* BEGIN DATA RECORDS *
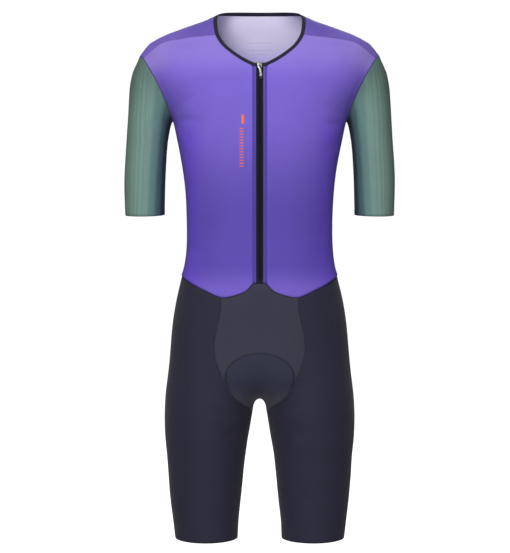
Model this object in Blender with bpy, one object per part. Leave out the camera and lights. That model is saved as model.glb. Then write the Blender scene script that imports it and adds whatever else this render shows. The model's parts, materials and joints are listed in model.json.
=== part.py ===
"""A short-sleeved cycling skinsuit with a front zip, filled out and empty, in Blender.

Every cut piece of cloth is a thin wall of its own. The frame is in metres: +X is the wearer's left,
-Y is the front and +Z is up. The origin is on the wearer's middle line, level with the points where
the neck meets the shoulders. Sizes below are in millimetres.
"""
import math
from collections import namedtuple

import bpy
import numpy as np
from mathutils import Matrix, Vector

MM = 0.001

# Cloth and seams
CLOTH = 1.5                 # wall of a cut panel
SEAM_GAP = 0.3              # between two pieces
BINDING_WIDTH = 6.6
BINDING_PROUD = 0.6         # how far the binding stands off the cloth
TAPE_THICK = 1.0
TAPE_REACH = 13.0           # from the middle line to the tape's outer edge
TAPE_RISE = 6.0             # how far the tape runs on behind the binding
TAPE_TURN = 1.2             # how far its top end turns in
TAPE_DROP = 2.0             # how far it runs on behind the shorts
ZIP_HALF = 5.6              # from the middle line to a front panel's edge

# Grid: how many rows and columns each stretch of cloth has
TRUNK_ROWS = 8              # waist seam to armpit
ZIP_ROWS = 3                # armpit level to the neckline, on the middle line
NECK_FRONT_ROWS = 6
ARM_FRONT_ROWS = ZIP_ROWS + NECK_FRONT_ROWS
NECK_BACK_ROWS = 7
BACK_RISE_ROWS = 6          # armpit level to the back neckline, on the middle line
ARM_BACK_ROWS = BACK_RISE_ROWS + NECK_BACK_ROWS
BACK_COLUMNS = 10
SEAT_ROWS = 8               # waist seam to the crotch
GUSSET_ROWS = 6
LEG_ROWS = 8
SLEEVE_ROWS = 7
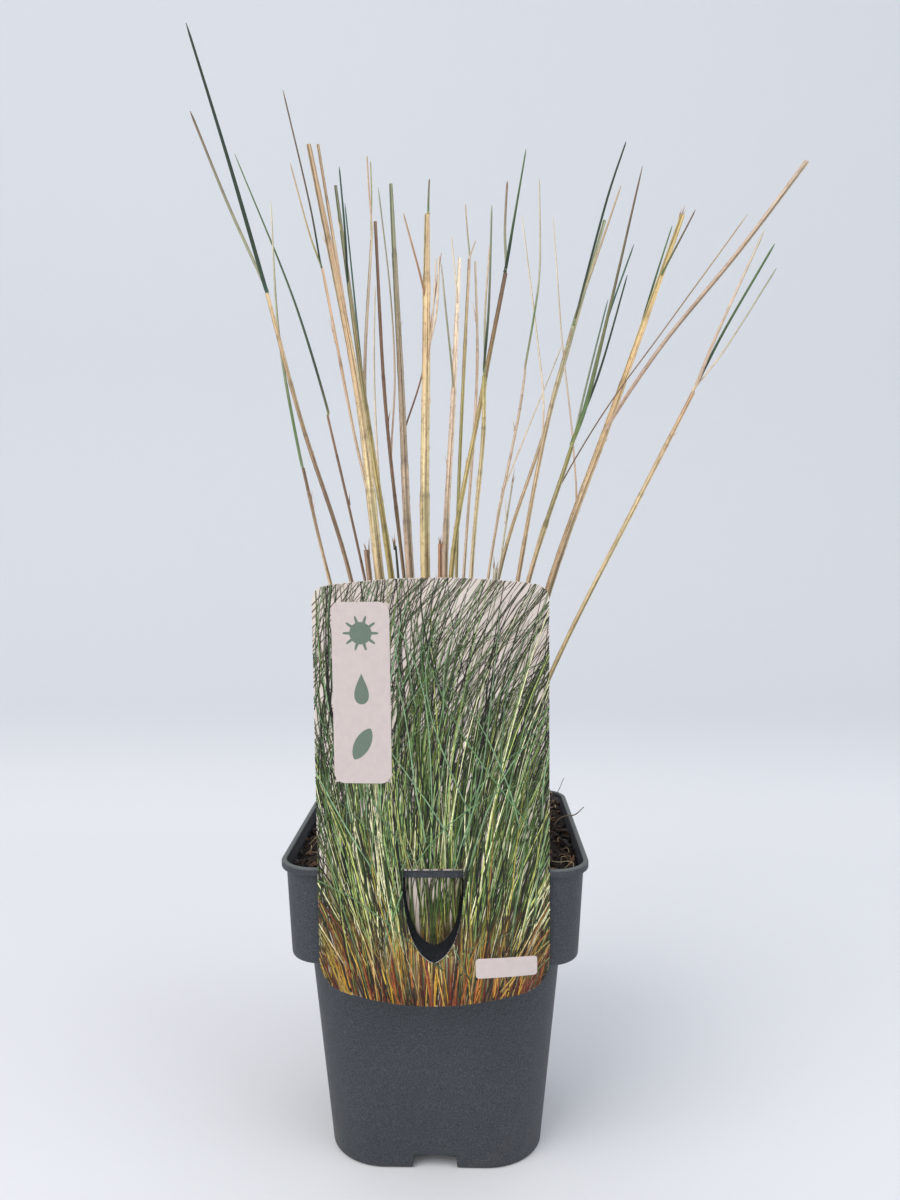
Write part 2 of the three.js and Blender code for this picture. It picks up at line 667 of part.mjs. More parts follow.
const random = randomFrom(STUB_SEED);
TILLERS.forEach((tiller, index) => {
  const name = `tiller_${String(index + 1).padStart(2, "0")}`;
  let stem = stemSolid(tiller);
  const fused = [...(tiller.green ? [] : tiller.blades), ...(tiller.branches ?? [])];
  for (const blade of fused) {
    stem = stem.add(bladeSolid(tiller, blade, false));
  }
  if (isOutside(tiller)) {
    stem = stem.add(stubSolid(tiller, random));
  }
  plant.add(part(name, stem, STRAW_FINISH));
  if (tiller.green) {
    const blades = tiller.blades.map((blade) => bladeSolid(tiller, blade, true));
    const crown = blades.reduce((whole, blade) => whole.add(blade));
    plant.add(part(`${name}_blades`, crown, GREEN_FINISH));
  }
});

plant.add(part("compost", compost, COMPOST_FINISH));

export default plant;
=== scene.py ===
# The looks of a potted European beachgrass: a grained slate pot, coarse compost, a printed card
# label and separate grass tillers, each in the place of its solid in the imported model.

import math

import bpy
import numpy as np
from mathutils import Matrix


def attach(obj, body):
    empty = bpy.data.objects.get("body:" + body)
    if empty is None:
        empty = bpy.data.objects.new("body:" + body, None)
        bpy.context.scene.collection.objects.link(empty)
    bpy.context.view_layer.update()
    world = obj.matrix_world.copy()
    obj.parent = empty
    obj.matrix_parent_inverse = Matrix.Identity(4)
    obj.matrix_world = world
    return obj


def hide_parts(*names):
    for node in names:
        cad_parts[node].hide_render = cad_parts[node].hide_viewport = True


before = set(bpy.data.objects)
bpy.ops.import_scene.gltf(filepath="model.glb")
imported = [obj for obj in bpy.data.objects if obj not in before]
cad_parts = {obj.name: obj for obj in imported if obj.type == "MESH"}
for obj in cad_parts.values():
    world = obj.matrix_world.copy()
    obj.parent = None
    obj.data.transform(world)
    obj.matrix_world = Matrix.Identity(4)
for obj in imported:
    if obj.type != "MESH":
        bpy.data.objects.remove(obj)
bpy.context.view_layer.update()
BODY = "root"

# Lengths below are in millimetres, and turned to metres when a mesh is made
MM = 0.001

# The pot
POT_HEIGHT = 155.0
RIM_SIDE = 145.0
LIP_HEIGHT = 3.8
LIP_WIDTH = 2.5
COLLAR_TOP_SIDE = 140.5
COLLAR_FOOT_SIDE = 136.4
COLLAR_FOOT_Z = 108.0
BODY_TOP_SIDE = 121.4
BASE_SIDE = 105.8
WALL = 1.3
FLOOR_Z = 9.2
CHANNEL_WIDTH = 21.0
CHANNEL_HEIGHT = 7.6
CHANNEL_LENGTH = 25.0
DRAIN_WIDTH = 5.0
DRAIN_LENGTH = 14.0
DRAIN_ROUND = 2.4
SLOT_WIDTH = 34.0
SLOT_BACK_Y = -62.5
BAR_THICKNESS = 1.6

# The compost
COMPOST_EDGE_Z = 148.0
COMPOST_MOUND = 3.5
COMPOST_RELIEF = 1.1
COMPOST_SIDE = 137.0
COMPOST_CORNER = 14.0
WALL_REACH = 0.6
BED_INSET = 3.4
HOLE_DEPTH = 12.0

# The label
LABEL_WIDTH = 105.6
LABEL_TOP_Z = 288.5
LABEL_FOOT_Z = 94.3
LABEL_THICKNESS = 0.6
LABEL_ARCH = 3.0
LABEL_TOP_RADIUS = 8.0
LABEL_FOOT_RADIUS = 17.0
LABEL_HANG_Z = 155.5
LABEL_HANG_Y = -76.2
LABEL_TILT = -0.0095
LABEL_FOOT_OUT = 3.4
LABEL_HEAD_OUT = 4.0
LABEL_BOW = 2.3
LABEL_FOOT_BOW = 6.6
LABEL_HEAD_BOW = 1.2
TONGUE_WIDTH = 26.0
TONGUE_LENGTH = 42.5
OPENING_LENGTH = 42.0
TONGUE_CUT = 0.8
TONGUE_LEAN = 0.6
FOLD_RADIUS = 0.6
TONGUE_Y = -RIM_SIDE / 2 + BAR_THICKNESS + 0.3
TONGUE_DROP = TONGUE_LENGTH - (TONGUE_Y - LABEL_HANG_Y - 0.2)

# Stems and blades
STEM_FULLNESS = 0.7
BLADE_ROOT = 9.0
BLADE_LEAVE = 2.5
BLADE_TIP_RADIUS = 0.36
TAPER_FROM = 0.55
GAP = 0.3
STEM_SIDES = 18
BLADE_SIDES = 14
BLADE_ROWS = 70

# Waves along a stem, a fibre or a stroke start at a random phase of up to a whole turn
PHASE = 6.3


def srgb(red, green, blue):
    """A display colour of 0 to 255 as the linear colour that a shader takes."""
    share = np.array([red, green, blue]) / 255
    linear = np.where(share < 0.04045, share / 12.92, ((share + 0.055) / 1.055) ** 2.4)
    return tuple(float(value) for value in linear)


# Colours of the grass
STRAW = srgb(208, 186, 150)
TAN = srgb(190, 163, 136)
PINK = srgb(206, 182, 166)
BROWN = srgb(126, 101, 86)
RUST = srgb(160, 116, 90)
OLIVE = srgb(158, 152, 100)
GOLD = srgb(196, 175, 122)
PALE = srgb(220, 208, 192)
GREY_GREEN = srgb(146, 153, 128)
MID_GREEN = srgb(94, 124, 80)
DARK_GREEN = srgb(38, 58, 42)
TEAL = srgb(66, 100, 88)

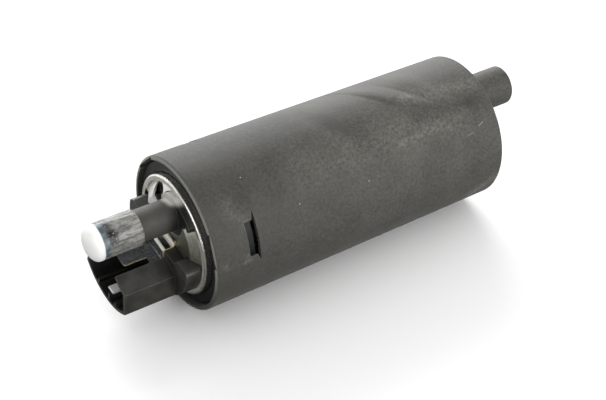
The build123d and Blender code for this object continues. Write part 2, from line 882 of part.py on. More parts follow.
* END DATA RECORDS *
Each line containing the word "update" counts once; say how many such lines there are, giving only the number.

2